Which leads onto one of the major points about the game. The fear factor. If you start getting your gun off in the middle of the street; if you blow up some locals with a grenade; if you take a cop hostage and shoot her in the face – the one overriding factor would usually be “crap, how do I get out of this mess”. However, in Saints Row 2, you can last for aaaagggeessss. Your health regenerates, and everyone drops ammo, so you can literally stand there until the cows come home shooting the living daylights out of anything that moves. Or throw them, that never gets old. You've got the strength of the million dollar man on PCP and can throw a pedestrian a good few meters. Into other pedestrians, cars, off buildings etc. Never. Gets. Old.
This doesn't just start with running riots either, even in missions they can throw an obscene amount of enemies and you'll generally brush them aside without cause for concern. However, because the game's been done in that tongue-in-cheek way, it's almost a necessity that you have that many bods to play around with. Large explosions and heavy handed fire-fights wouldn't be the same without a good body count.
This perhaps amuses me further when the game offers you a network cooperative mode to spank the enemy from more than one front. Genning up a couple of fat cats to squeeze into a Mini for an overweight over-zealous drive-by's a laugh a minute. Saints Row 2 doesn't really offer multiple perspectives on one mission, nor does it really utilise cover, so the tactics used when there's two of you running and gunning are pretty much the same as when there's just one of you. You just expel more ammo. Even if you get bored of doing this you can always head into some online multiplayer mayhem.
Having a load of people running around blatting the hell out of each other, flinging cars and corpses alike all of the place is probably why I'd say the Volition lot had toned down the graphics somewhat. I don't know about you but I have a hard time concentrating between vomiting over the sudden jerk-o-vision framerate when the console suddenly realises it's got a lot of work to do and the staff are currently having sandwiches in the GPU canteen. So while the textures have been flattened a tad, the cityscapes are still one for the eyes.

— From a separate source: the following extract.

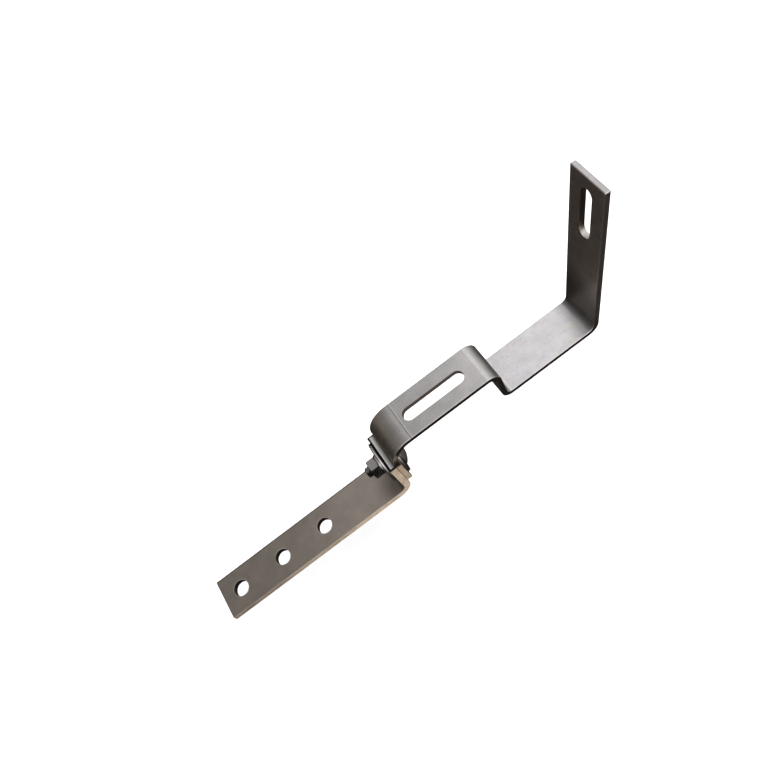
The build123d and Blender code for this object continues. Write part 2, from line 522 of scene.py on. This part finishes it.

There's nothing like taking a long road rampage through the busy night-life listening to the radio bang out some hippity-hop tunage about how some hoodlum shot someone's mum or whatnot. Of course, thanks to the variety on the radio you can listen to pretty much any genre you fancy, which is always a bonus. Many a time have I suffered a laughing fit while trying to escape the pigs, hijacking some poor unsuspecting dudes pick-up to crawl away from the ruckus while being assaulted by the eunuch infused tones of AHA's Morten Harket singing “Take on Me”.
So after a couple of crashes, a guy who needs to learn to barrel roll, a lack of a cover system and an otherworldly lack of fear – I bypassed what might be thought of negativity within the game to find myself face-to-face with something that offered a perhaps more arcadey perspective on a Grand Theft Auto like world. Where being a gangster offers a life of lucrative challenges set out by killing the competition and protecting your investments. Like watching an Arnie film, if I turned my brain off, I actually found the game pretty damn enjoyable and addictive... just not in the crazed up, smack induced way you understand.